Toutefois, les statuts de la société peuvent prévoir
un mode particulier pour exprimer l’opposition de l’un des gérants qui doit
dans ce cas, respecter les dispositions statutaires pour que son opposition
puisse avoir un effet.
En outre, Le législateur ne semble pas donner une
valeur à la motivation de l’opposition. Il n’est nullement exigé que
l’opposition doit être motivée. Il suffit donc à un gérant de faire connaître
son opposition de façon certaine pour que l’acte soit remis en cause.
Le législateur ne donne aucun effet à la motivation de
l’opposition qui pourrait découler d’une cause légale comme le dépassement de
pouvoirs ou d’une simple appréciation de l’opportunité de l’acte de la part du
gérant opposant.
Par conséquent,
L’opposition produit ces effets quelque soit sa motivation et même si dans
certains cas elle peut s’avérer intempestive ou de mauvaise foi sous réserve du
fait que le gérant qui s’oppose peut être tenu responsable à l’égard de la
société et aussi du tiers pour l’annulation d’une opération sans motif
légitime.
II- La validité de l’opposition à l’égard des tiers
L’opposition est en principe sans effet à l’égard des
tiers en ce sens que ce dernier continue à traiter avec l’un des gérants tout
en sachant que l’acte projeté engage la société. Le tiers n’est pas censé
connaître l’existence de l’opposition ou même l’existence d’un cogérant ayant
des pouvoirs similaires à celui avec lequel il traite.

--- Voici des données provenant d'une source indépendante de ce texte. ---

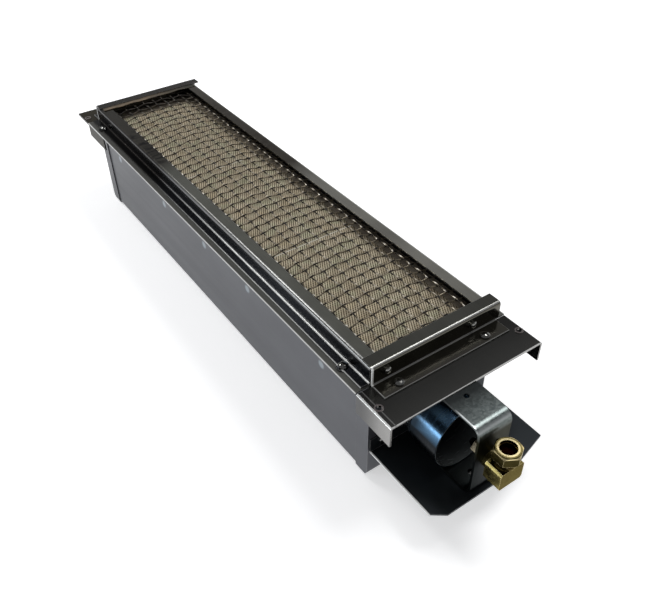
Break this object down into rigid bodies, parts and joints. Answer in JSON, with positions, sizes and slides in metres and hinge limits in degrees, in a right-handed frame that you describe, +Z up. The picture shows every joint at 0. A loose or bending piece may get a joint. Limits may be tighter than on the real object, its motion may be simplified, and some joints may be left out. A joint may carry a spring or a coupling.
{
  "type": "ceramic infrared gas burner",
  "caption": "Long narrow ceramic-tile infrared gas burner: sheet steel box, raised frame with wire screen, hanger plates, venturi tube and brass elbow inlet.",
  "frame": {"origin": "middle of the bounding box at the lowest face, the underside of the end caps", "axes": "+Z up through the radiant face, +Y from the gas inlet to the rear hanger plate, +X across the burner"},
  "size_m": [0.147, 0.65, 0.1245],
  "materials": {
    "box_steel": "dull grey mill finish, folded sheet",
    "dark_steel": "dark heat-tinted stainless with bright edges",
    "tray_steel": "blackened sheet in shadow under the frame",
    "ceramic": "matt porous khaki ceramic with fine holes",
    "cement": "matt pale cement",
    "fibre": "soft white ceramic fibre",
    "wire": "heat-darkened stainless wire",
    "tube_steel": "smooth bluish steel tube",
    "shelf_steel": "near-black satin sheet",
    "zinc": "zinc plated with faint spangle",
    "brass": "aged yellow brass with bright edges",
    "screw_steel": "plated pan heads, nuts and rivets"
  },
  "bodies": {
    "burner": {"burner_box": "box_steel", "front_cap": "box_steel", "rear_cap": "box_steel", "tile_tray": "tray_steel", "tile_gasket": "fibre", "tile_1": "ceramic", "tile_2": "ceramic", "tile_3": "ceramic", "joint_strips": "cement", "wire_screen": "wire", "left_rail": "dark_steel", "right_rail": "dark_steel", "front_clamp": "dark_steel", "rear_clamp": "dark_steel", "front_plate": "dark_steel", "rear_plate": "dark_steel", "baffle_plate": "tray_steel", "venturi_tube": "tube_steel", "tube_collar": "tube_steel", "tube_saddle": "tube_steel", "saddle_rivets": "screw_steel", "air_shelf": "shelf_steel", "shelf_screws": "screw_steel", "shelf_nuts": "screw_steel", "orifice_bracket": "zinc", "bracket_rivets": "screw_steel", "elbow_body": "brass", "lock_nut": "brass", "orifice_spud": "brass", "ferrule": "brass", "rail_screws": "screw_steel", "rail_nuts": "screw_steel", "front_clamp_screws": "screw_steel", "rear_clamp_screws": "screw_steel", "clamp_nuts": "screw_steel", "clamp_rivets": "screw_steel"},
    "nut": {"inlet_nut": "brass"}
  },
  "joints": [
    {"name": "inlet_nut_turn", "type": "hinge", "parent": "burner", "child": "nut", "pos_m": [-0.01, -0.31396, 0.0852], "axis": [0, 0, 1], "continuous": true}
  ]
}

Méconnaître ce principe reviendrait à obliger le tiers d'exiger
l’assentiment de tous les cogérants pour chaque acte alors que le législateur a
entendu éviter cet assentiment depuis le début en instaurant la plénitude de
pouvoir pour chaque gérant.
Toutefois, lorsqu’il est établi que les tiers ont eu
connaissance de l’opposition, celle-ci produit ses effets à leur encontre. La
simple connaissance par le tiers de l’existence d’une opposition entraîne l’inopposabilité de l’acte projetée à l’égard de la personne morale. Si le
tiers contractant continue à traiter avec le cogérant, malgré sa connaissance
de l’opposition, il risque de voir l’opération effectuée méconnue par la personne morale. Le tiers dans ce cas doit
s’abstenir de traiter, jusqu’à ce que l’opposition soit levée d’une façon
certaine.
La connaissance par le tiers de l’existence d’une
opposition peut être prouvée par tous moyens et aucune forme particulière n’est
exigée pour établir cette preuve.
La question de la preuve revêt, cependant, une
importance particulière du point de vue de la portée de l’opposition vis-à-vis
des tiers et de la société. Le gérant qui s’oppose a donc, tout
intérêt à faire part sans équivoque au tiers de son opposition en la lui
notifiant par exemple par lettre recommandée avec accusé de réception ou par
exploit d'huissier….
Pour produire ses effets, l’opposition
doit intervenir avant la conclusion de l’acte entre la société et le tiers.
Ainsi, lorsqu’il s’agit d’un contrat de vente, le cogérant doit s’opposer avant
la conclusion de l’acte de vente pour que son opposition produise ses effets et
que la société ne soit pas engagée par l’opération projetée.
En
effet, l’opposition n’a plus de sens si elle est notifiée après la conclusion
de l’acte puisque le tiers n’avait pas eu connaissance de l’opposition au
moment oủ il a finalisé l’opération.